Maya certainly does have Bezier curves. And you can rig them up as a ribbon IK, etc.

image

I don’t mean a literal bezier curve but a joint setup that acts in this manner. I’m in no way a technical artist but everything in Maya’s rigging pipeline just seems like circumvention for common and obvious tasks.

I would be interested to see how that works.

It is not common and obvious. If it was, we would have a bunch of buttons like “Make Bendy Fish”. And it would be like color by number instead of painting with oils.

Instead we have simple, general components to assemble whatever we want. And that’s a good thing. Then you can begin to rig things no one thought of yet.

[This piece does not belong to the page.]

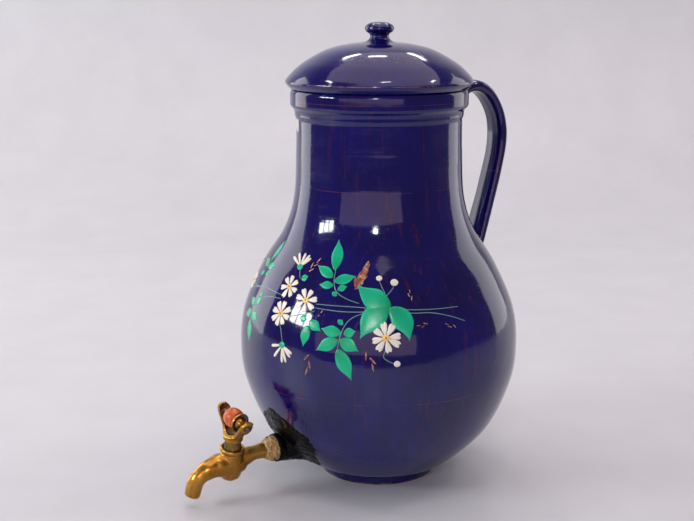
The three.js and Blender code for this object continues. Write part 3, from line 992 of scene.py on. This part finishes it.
def gilding():
    """Fine ears and tufts of copper-coloured gilding about the bouquet."""
    touches = []
    for (angle, height), heading, length, width, count in GILT_SPRIGS:
        turn = math.radians(heading)
        for k in range(count):
            share = 0.8 * k / count
            along = length * share
            spot = beside(angle, height, along * math.cos(turn), along * math.sin(turn))
            fan = heading + (26 if k % 2 else -26) * (1 - share) + rng.uniform(-8, 8)
            reach = length * (0.34 + 0.5 / count) * rng.uniform(0.8, 1.1)
            bow = rng.uniform(-0.6, 0.6)
            touches.append(blade(*spot, fan, reach, width, 0.3, 0.55, bow, sharp=True, steps=9))
    strokes("gilt_sprigs", touches, copper_gilt())


def paper_scrap():
    """The torn remnant of a blank paper label on the neck."""
    half_w, half_h = 7, 7.2
    rings = []
    for lift in (0.05, 0.3):
        edge = []
        for k in range(40):
            turn = 2 * math.pi * k / 40
            u = half_w * math.copysign(abs(math.cos(turn)) ** 0.4, math.cos(turn))
            v = half_h * math.copysign(abs(math.sin(turn)) ** 0.4, math.sin(turn))
            tear = 1 + 0.09 * noise.noise(Vector((k * 0.9, 0, 4)))
            edge.append(on_pot(*beside(*LABEL_PLACE, u * tear, v * tear), lift))
        rings.append(edge)
    obj = build("paper_scrap", loops(rings))
    finished(obj, "jug", "hemp_twine", old_paper())


# ---- the scene -------------------------------------------------------------------------------

def camera():
    """The camera, a little above the knob and 55 degrees round from the tap."""
    view = bpy.data.objects.new("camera", bpy.data.cameras.new("camera"))
    bpy.context.scene.collection.objects.link(view)
    view.location = CAMERA_PLACE
    tilt = (90 - CAMERA_DIP, CAMERA_ROLL, CAMERA_TURN)
    view.rotation_euler = [math.radians(angle) for angle in tilt]
    view.data.lens = 62.5
    view.data.sensor_width = 36
    bpy.context.scene.view_settings.view_transform = "Standard"
    bpy.context.scene.camera = view


CEILING_TUBES = [(165, 52), (147, 60), (124, 46), (-125, 53), (-20, 70), (62, 51)]  # azimuth, elevation


def lamp(name, azimuth, elevation, distance, size, watts, colour):
    """An area light aimed at the middle of the jug from so many metres away."""
    data = bpy.data.lights.new(name, "AREA")
    data.shape = "RECTANGLE"
    data.size, data.size_y = size
    data.energy = watts
    data.color = colour
    obj = bpy.data.objects.new(name, data)
    bpy.context.scene.collection.objects.link(obj)
    around, up = math.radians(azimuth), math.radians(elevation)
    out = Vector((math.cos(around) * math.cos(up), math.sin(around) * math.cos(up), math.sin(up)))
    obj.location = Vector((0, 0, 0.33)) + out * distance
    obj.rotation_euler = out.to_track_quat("Z", "Y").to_euler()


def studio():
    """A pale floor that curves up into a backdrop, a pale surround and soft lights."""
    surface = Surface("pale_floor")
    mottle = surface.noise(9, 5, 0.6)
    tone = surface.ramp(mottle, (0.3, (0.62, 0.635, 0.65)), (0.7, (0.66, 0.675, 0.69)))
    surface.finish(Base_Color=tone, Roughness=0.42, Normal=surface.bump(surface.noise(300, 3), 0.06, 0.3))
    turn = math.radians(CAMERA_TURN)
    away = Vector((-math.sin(turn), math.cos(turn), 0))
    side = Vector((away.y, -away.x, 0))
    bend_from, bend_r = 1.3, 0.6
    profile = [(-1.0, 0), (bend_from, 0)]
    for k in range(1, 9):
        rise = k * math.pi / 16
        profile.append((bend_from + bend_r * math.sin(rise), bend_r - bend_r * math.cos(rise)))
    profile.append((bend_from + bend_r, 5))
    verts = [away * d + side * w + Vector((0, 0, z)) for d, z in profile for w in (-6, 6)]
    faces = [(2 * i, 2 * i + 1, 2 * i + 3, 2 * i + 2) for i in range(len(profile) - 1)]
    floor = build("floor", ([v / MM for v in verts], faces))
    floor.data.materials.append(surface.material)

    world = bpy.data.worlds.new("studio")
    bpy.context.scene.world = world
    world.use_nodes = True
    around = world.node_tree.nodes["Background"]
    around.inputs["Color"].default_value = (0.85, 0.66, 0.80, 1)
    around.inputs["Strength"].default_value = 0.20

    warm = (1.0, 0.86, 0.88)
    rosy = (1.0, 0.74, 0.84)
    day = (0.90, 0.96, 1.0)
    white = (1.0, 0.99, 0.97)
    lamp("overhead", 100, 84, 2.4, (3.2, 3.2), 36, warm)
    for k in range(3):
        lamp(f"window_pane_{k}", -112 + 7.5 * k, 17, 3.0, (0.30, 0.40), 11, day)
    lamp("room", -45, 9, 3.2, (5.5, 1.3), 20, rosy)
    lamp("side_pane", -39, 24, 3.0, (0.26, 0.26), 11, day)
    lamp("left_card", 206, 8, 2.2, (1.1, 2.4), 19, white)
    lamp("right_card", 88, 8, 2.2, (1.1, 2.4), 13, white)
    for k, (azimuth, elevation) in enumerate(CEILING_TUBES):
        lamp(f"tube_{k}", azimuth, elevation, 2.3, (0.34, 0.10), 2.4, white)


camera()
studio()
pot_glaze = pot()
handle(pot_glaze)
lid()
flowers()
gilding()
paper_scrap()
pitch_seal(black_pitch())
hemp_packing(hemp_twine())

worn_brass = aged_brass("worn_brass", verdigris=0.12)
green_brass = aged_brass("green_brass", verdigris=0.95, brown=0.7, crust_colour=(0.075, 0.070, 0.025))
steel = dull_steel()
tap_body(worn_brass)
tap_plug(green_brass)
key_yoke(
    aged_brass("yoke_brass", verdigris=0.4, brown=0.35),
    aged_brass("patina_brass", verdigris=0.9, brown=0.2, crust_colour=(0.30, 0.28, 0.19)),
)
crossbar(worn_brass, steel, coral_paint("coral_paint", 0.0))
for node, material in (("plug_washer", worn_brass), ("plug_screw", steel)):
    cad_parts[node].data.materials.clear()
    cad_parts[node].data.materials.append(material)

In Blender, there are bendy bones, but that doesn’t give you an instant fish. It’s a subdivided bone that can be used as a tool to rig different things.

Bezier ribbon IK:

  1. Draw a bezier curve. In this gif I made 4 points, and each point has bezier handles.
  2. Duplicate it and move it to the side. Now you have 2 curves.
  3. Loft those curves, and keep history.
  4. Add joints (yellow) to skin the curves. These are your controllers. Parent them in a hierarchy that makes sense for your rig.
  5. Add follicles with joints (red) along the lofted surface. These will skin your bendy fish.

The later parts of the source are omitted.